Bisnis.com, JAKARTA — Ambisi pemerintah untuk mendorong pengembangan kendaraan listrik atau electric vehicle (EV) di Indonesia saat ini dinilai tidak sesuai dengan arah bisnis dari para pemain di industri otomotif.
Laporan terbaru yang dirilis Institute for Energy Economics and Financial Analysis (IEEFA) menyampaikan bahwa perusahaan yang menguasai mayoritas pasar Indonesia dan bagaimana langkah bisnis mereka dapat memengaruhi ekspansi EV di dalam negeri.
Penulis IEEF, Putra Adhiguna menilai meski pemerintah tengah mendorong potensi nikel sebagai batu pijakan, tetapi langkah saat ini belum cukup untuk memenuhi target ambisius Indonesia.
Untuk kendaraan roda empat ringan (4W), laporan IEEFA menyoroti lima produsen yang menguasai 92 persen pasar 4W yaitu Honda, Mitsubishi, Suzuki, Toyota, dan anak perusahaannya Daihatsu.
"Rencana elektrifikasi dari pemain industri yang lamban dikombinasikan dengan dominasi pasar mereka dapat menjadi hambatan besar bagi ambisi Indonesia," ujarnya dalam laporannya, Senin (6/2/2023).
Menurutnya, para pemain otomotif banyak menekankan pentingnya memberi pilihan kendaraan bagi konsumen, tetapi opsi all-electric dari mereka hampir tidak bisa ditemukan.
Sementara untuk konsentrasi pasar kendaraan roda dua (2W) saat ini bahkan lebih kuat dengan Honda dan Yamaha menguasai 96 persen pasar. Sayangnya, rencana elektrifikasi kendaraan mereka sangat jauh dari potensi perusahaan-perusahaan tersebut.
Pada Fiscal Year 2022 (FY22), kendaraan listrik berbasis baterai (Battery Electric Vehicle, BEV) hanya mencakup 0,16 persen dari unit penjualan Toyota di seluruh dunia.
Sementara itu, penjualan motor listrik Honda sangatlah minim. Langkah positif menuju elektrifikasi memang mulai tampak, namun rencana yang ada tetap terlihat lemah, terlebih untuk pasar-pasar berkembang.
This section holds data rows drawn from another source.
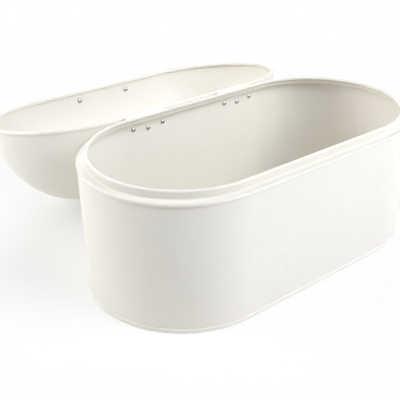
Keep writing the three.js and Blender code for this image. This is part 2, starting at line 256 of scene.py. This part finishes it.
class Shade:
    """A material's node tree, with short calls for the nodes used here."""

    def __init__(self, name):
        self.material = bpy.data.materials.new(name)
        self.material.use_nodes = True
        self.tree = self.material.node_tree
        self.tree.nodes.clear()
        self.output = self.add("ShaderNodeOutputMaterial")

    def add(self, kind, **settings):
        node = self.tree.nodes.new(kind)
        for key, value in settings.items():
            setattr(node, key, value)
        return node

    def join(self, source, target):
        self.tree.links.new(source, target)
        return source

    def position(self, stretch=(1, 1, 1)):
        coordinates = self.add("ShaderNodeTexCoord")
        mapping = self.add("ShaderNodeMapping")
        mapping.inputs["Scale"].default_value = stretch
        self.join(coordinates.outputs["Object"], mapping.inputs["Vector"])
        return mapping.outputs["Vector"]

    def noise(self, vector, scale, detail=2.0, roughness=0.5):
        node = self.add("ShaderNodeTexNoise")
        node.inputs["Scale"].default_value = scale
        node.inputs["Detail"].default_value = detail
        node.inputs["Roughness"].default_value = roughness
        self.join(vector, node.inputs["Vector"])
        return node.outputs["Fac"]

    def spread(self, value, low, high, from_low=0.0, from_high=1.0):
        node = self.add("ShaderNodeMapRange")
        node.inputs["From Min"].default_value = from_low
        node.inputs["From Max"].default_value = from_high
        node.inputs["To Min"].default_value = low
        node.inputs["To Max"].default_value = high
        self.join(value, node.inputs["Value"])
        return node.outputs["Result"]

    def math(self, operation, first, second):
        node = self.add("ShaderNodeMath", operation=operation)
        for socket, value in zip(node.inputs, (first, second)):
            if isinstance(value, (int, float)):
                socket.default_value = value
            else:
                self.join(value, socket)
        return node.outputs["Value"]

    def mix(self, share, first, second):
        node = self.add("ShaderNodeMix", data_type="RGBA")
        self.join(share, node.inputs["Factor"])
        for socket, value in ((node.inputs[6], first), (node.inputs[7], second)):
            if isinstance(value, tuple):
                socket.default_value = (*value, 1)
            else:
                self.join(value, socket)
        return node.outputs[2]

    def bump(self, height, distance, strength=1.0, normal=None):
        node = self.add("ShaderNodeBump")
        node.inputs["Distance"].default_value = distance
        node.inputs["Strength"].default_value = strength
        self.join(height, node.inputs["Height"])
        if normal is not None:
            self.join(normal, node.inputs["Normal"])
        return node.outputs["Normal"]

    def edges(self):
        """One where the surface bends outwards sharply, nought elsewhere."""
        geometry = self.add("ShaderNodeNewGeometry")
        return self.spread(geometry.outputs["Pointiness"], 0, 1, from_low=0.505, from_high=0.56)


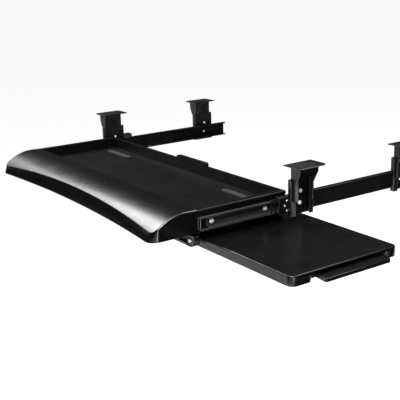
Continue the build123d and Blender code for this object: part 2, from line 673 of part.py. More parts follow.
# -------------------------------------------------------------- mouse tray
mx0, mx1, my0, my1 = mouse_left, mouse_right, mouse_y0, mouse_y1
mouse = box(mx0, mx1, my0, my1, mouse_bottom, mouse_top)
mouse = fillet(mouse.edges().filter_by(Axis.Z), mouse_corner)
cavity = box(mx0 + mouse_skirt, mx1 - mouse_skirt, my0 + mouse_skirt, my1 - mouse_skirt, mouse_bottom - 1, mouse_top - mouse_plate)
cavity = fillet(cavity.edges().filter_by(Axis.Z), mouse_corner - mouse_skirt)
mouse = fillet(mouse.faces().sort_by(Axis.Z)[-1].edges(), 1.7)
mouse = mouse - cavity
# finger pull: a pocket in the right-hand skirt with a ledge below it
pocket = slab(
    [(mx1 + 5, 42.0), (mx1 - 0.6, 44.2), (mx1 - 2.2, 46.8), (446.0, 55.0), (446.0, 182.0), (mx1 + 5, 188.0)],
    mouse_bottom - 1,
    mouse_top - mouse_plate,
)
mouse = mouse - pocket
pull_wall = slab(
    [(mx1 - mouse_skirt - 0.6, 41.0), (mx1 - 1.2, 42.2), (mx1 - 0.6, 44.2), (mx1 - 2.2, 46.8), (446.0, 55.0), (446.0, 182.0), (mx1 - 0.2, 187.1), (mx1 - mouse_skirt - 0.6, 189.0), (443.5, 183.2), (443.5, 53.8)],
    mouse_bottom,
    mouse_top - mouse_plate + 0.2,
)
mouse = mouse + pull_wall
ledge = slab(
    [(445.0, 58.0), (454.0, 57.2), (lip_out - 2.0, 54.6), (lip_out, 56.4), (lip_out, 169.4), (lip_out - 2.0, 171.4), (456.6, 177.0), (445.0, 178.5)],
    lip_z0,
    lip_z1,
)
ledge = fillet(ledge.edges().group_by(Axis.Z)[-1].filter_by(Axis.Y).sort_by(Axis.X)[-1], 1.2)
mouse = mouse + ledge
# ribs under the plate
for x in (250.0, 300.0, 350.0, 400.0):
    mouse = mouse + box(x - 0.9, x + 0.9, my0 + 1.5, my1 - 1.5, mouse_bottom + 2.0, mouse_top - mouse_plate + 0.2)
for y in (60.0, 106.0, 152.0):
    mouse = mouse + box(mx0 + 1.5, 444.5, y - 0.9, y + 0.9, mouse_bottom + 2.0, mouse_top - mouse_plate + 0.2)
runner_x = (216.0, 238.0)
for x in runner_x:
    for y in (30.0, 124.0):
        mouse = mouse + cyl_z(mouse_bottom + 2.0, mouse_top - mouse_plate + 0.2, x, y, 4.0)
        mouse = mouse - cyl_z(mouse_bottom + 3.5, mouse_top + 1, x, y, 1.6)
keep("mouse_tray", mouse)

# runners: steel strips on the hidden end of the mouse tray that reach into the rails
rx0, rx1 = 208.0, 252.0
rs = 1.5
front_runner = box(rx0, rx1, 0.5, 42.0, mouse_top, mouse_top + rs)
rear_runner = box(rx0, rx1, 112.0, 139.5, mouse_top, mouse_top + rs)
rear_runner = rear_runner + box(rx0, rx1, 138.0, 139.5, mouse_top, -44.0)
rear_runner = rear_runner + box(rx0, rx1, 138.0, 156.5, -45.5, -44.0)
runner_screws = []
for x in runner_x:
    for y in (30.0, 124.0):
        hole = cyl_z(mouse_top - 1, mouse_top + rs + 1, x, y, 1.6)
        if y < 60:
            front_runner = front_runner - hole
        else:
            rear_runner = rear_runner - hole
        s = screw(3.2, 1.7, 1.6, 8.5)
        runner_screws.append(Pos(x, y, mouse_top + rs) * s)
keep("mouse_runner_front", front_runner)
keep("mouse_runner_rear", rear_runner)
keep("runner_screws", group(runner_screws))

# plastic glides on the runner tips
gx0, gx1 = rx0 + 0.7, rx1 + 0.2
glide_f = box(gx0, gx1, fy + rail_t + 0.4, fy + front_rail_depth - 1.6, front_rail_bottom + rail_t + 0.3, tray_bottom - rail_t - 0.3)
glide_f = fillet(glide_f.edges().filter_by(Axis.Y), 2.0)
glide_f = glide_f - box(rx0, rx1, 0.5, 20, mouse_top, mouse_top + rs)
glide_f = glide_f - box(gx0 - 1, gx1 + 1, -2.2, 5.2, tray_bottom - rail_t - 2.3, tray_bottom)
keep("mouse_glide_front", glide_f)
glide_r = box(gx0, gx1, ry - rear_rail_depth + 1.2, ry - rail_t - 0.4, rear_rail_bottom + rail_t + 0.3, tray_bottom - rail_t - 0.3)
glide_r = fillet(glide_r.edges().filter_by(Axis.Y), 1.5)
glide_r = glide_r - box(rx0, rx1, 140, 156.5, -45.5, -44.0)
glide_r = glide_r - box(gx0 - 1, gx1 + 1, ry - 10.0, ry - 3.0, tray_bottom - rail_t - 2.1, tray_bottom)
keep("mouse_glide_rear", glide_r)

low = [1e9] * 3
high = [-1e9] * 3
for name, shape in made.items():
    bb = shape.bounding_box()
    for i, (a, b) in enumerate(zip(tuple(bb.min), tuple(bb.max))):
        low[i] = min(low[i], a)
        high[i] = max(high[i], b)
print(len(made), "nodes; box", [round(v, 1) for v in low], [round(v, 1) for v in high])
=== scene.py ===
import bpy
import bmesh
import json
import math
from mathutils import Matrix, Vector


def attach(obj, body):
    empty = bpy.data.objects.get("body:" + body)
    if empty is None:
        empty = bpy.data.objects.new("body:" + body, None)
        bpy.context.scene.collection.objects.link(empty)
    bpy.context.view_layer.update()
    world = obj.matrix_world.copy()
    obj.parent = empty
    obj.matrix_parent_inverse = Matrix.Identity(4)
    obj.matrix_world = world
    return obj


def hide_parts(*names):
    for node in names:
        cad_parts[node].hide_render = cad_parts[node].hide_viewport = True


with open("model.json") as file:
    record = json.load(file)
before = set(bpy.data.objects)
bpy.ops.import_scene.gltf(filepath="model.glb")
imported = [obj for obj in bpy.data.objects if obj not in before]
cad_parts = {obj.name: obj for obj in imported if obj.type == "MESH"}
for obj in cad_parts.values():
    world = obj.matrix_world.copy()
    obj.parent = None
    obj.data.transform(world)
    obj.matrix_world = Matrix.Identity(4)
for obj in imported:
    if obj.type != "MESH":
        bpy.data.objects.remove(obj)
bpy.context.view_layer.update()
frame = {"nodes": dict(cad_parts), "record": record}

# ---------------------------------------------------------------- camera
az, el, roll = math.radians(55.837), math.radians(16.053), math.radians(-1.662)
d = Vector((-math.sin(az) * math.cos(el), math.cos(az) * math.cos(el), -math.sin(el)))
r = Vector((math.cos(az), math.sin(az), 0.0))
u = r.cross(d)
r2 = r * math.cos(roll) + u * math.sin(roll)
u2 = -r * math.sin(roll) + u * math.cos(roll)
cam_data = bpy.data.cameras.new("camera")
cam_data.lens = 73.329
cam_data.sensor_width = 36.0
cam_data.sensor_fit = "AUTO"
cam_data.clip_start = 0.05
cam_data.clip_end = 200.0
cam = bpy.data.objects.new("camera", cam_data)
bpy.context.scene.collection.objects.link(cam)
rot = Matrix((r2, u2, -d)).transposed().to_4x4()
cam.matrix_world = Matrix.Translation(Vector((1.16904, -0.89082, 0.284385))) @ rot
bpy.context.scene.camera = cam

# ------------------------------------------------------------- dimensions
# metres, in the row frame: working datum moved by (0, -286.9, -38) mm
OY, OZ = -286.9, -38.0


def P(x, y, z):
    """Datum millimetres to row metres."""
    return Vector((x / 1000.0, (y + OY) / 1000.0, (z + OZ) / 1000.0))


TRAY_HALF = 267.2
FRONT_Y, FRONT_K = -60.6, 2.17
CREASE_BACK, CREASE_Z, CREASE_K = 6.0, -16.6, 1.5
PALM_BACK_Y, PALM_BACK_Z, BOTTOM = 2.9, -5.0, -39.5
TOP_SHAPE = ((0.0, 0.0), (0.221, 0.003), (0.398, -0.149), (0.569, 0.098), (0.822, 0.405), (1.0, 1.0))
BINOM = (1, 5, 10, 10, 5, 1)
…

Laporan IEEFA merujuk pada target agresif yang ditetapkan Indonesia dengan 13 juta motor listrik dan 2,2 juta mobil listrik pada tahun 2030. Namun realisasinya masih tertinggal di belakang beberapa negara tetangga Asesn lainnya. Kompetisi dengan Thailand dalam mobil listrik semakin ketat sementara Vietnam telah lebih sukses mendorong penggunaan motor listrik di depan Indonesia.
Permintaan energi sektor transportasi meningkat pesat dan mencakup seperempat dari emisi gas rumah kaca sektor energi di Indonesia. Pertentangan antara menurun drastisnya produksi minyak dan meningkatnya permintaan akan semakin sulit ditengahi jika tidak dibarengi dengan arah kebijakan yang tegas dari pemerintah,.
Dengan kenaikan impor minyak dan subsidi BBM yang kerap fluktuatif, EV dapat membantu menahan laju peningkatan konsumsi BBM dan menurunkan emisi life-cycle, bahkan dalam sistem kelistrikan yang didominasi batu bara seperti Indonesia saat ini. Hal tersebut tentunya harus dibarengi dengan komitmen kuat Indonesia untuk menghijaukan sektor kelistrikannya.